Blahnik shows me two of his own latest creations: a pair of fine-heeled grey boots covered in metal discs has been inspired by the Crusades, and are reminiscent of chain mail, while a pair of ankle boots with a leather grille around the ankle is "a cross between a ribcage and one of those horrible plants you have in hotel entrances in Hawaii, really common plants. No not an aspidistra, urgh! Every Victorian house had an aspidistra, urgh!" Aspidistras are just one of the things Blahnik expresses a comedic dislike for, along with platform shoes and noise. Every time a phone rings or a siren wails, he announces that he is being persecuted.

Blahnik's stilettos aren't exactly as cosy as a pair of trainers (the designer's bête noire) but they are sculpted and architecturally structured to be as comfortable as possible. While I was waiting for him, I tried on a pair of pale, silvery-blue court shoes with an ornate buckle and super-high heel, and they cosseted the foot perfectly. As Blahnik observes, if his shoes weren't comfortable no one would buy them. Part of his appeal is making footwear that women can walk – or rather glide – in, rather than having to stand like statues, as some shoes make their wearers do. Blahnik might be known for his heels – British Vogue's editor Alexandra Shulman once said, "If God had wanted us to wear flats he wouldn't have invented Manolo Blahnik" – but the designer does design flats, and believes they can be just as alluring. "Flats make you even more cat-like," he says. "Think of Brigitte Bardot in And God Created Woman: when she dances in flat shoes you have never seen anyone exude that kind of sex without having to do anything." He also used to make dainty, flat pumps for Diana Vreeland, with whom he became friends. He says his only illegal acts in his life were taking her favourite Devon cream over to America by plane, unaware that fresh produce was forbidden.

It was Vreeland who advised Blahnik to "do something that brings you joy," he recalls. Clearly the designer is passionate about his craft, and happiest when working. He says, "it's making the shoes that I like best ... the two or three days waiting for the sample I get really high. It's tough and I don't sleep at all, but I like the moment of creating – actually I hate that word, I like doing it." He finds it hard to sleep most of the time anyway – on a typical evening he will read until 2.30am or so, and at the moment is engrossed in a book about the Opus Dei sect. He lives alone, and the question of partners sets him off again: "Are you out of your mind? I love conversation, but I don't think I could have a relationship with anybody."
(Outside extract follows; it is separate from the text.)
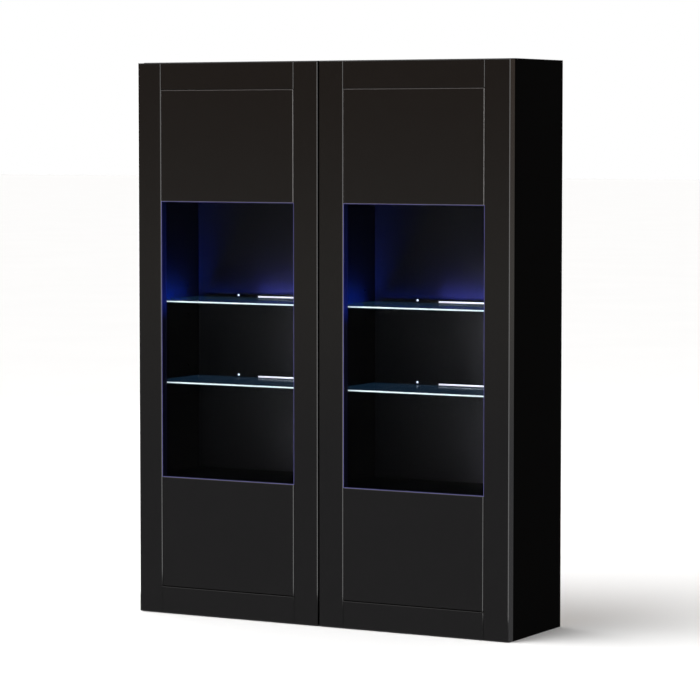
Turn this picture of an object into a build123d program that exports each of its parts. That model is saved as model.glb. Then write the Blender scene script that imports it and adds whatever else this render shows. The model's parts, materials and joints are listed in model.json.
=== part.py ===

By way of changing the subject, he looks down at his tangerine suede shoes and says, "I was going to wear them to collect my Walk of Style award but now I think they look weird." Is he excited about the accolade? "I like the idea of the bit of pavement, but I won't relate to it. I thought I was going to be excited the first time I saw my name on a pair of shoes but I wasn't." Fortunately for him, stylish women the world over are very excited by the sight of a pair of elegant shoes bearing the words Manolo Blahnik.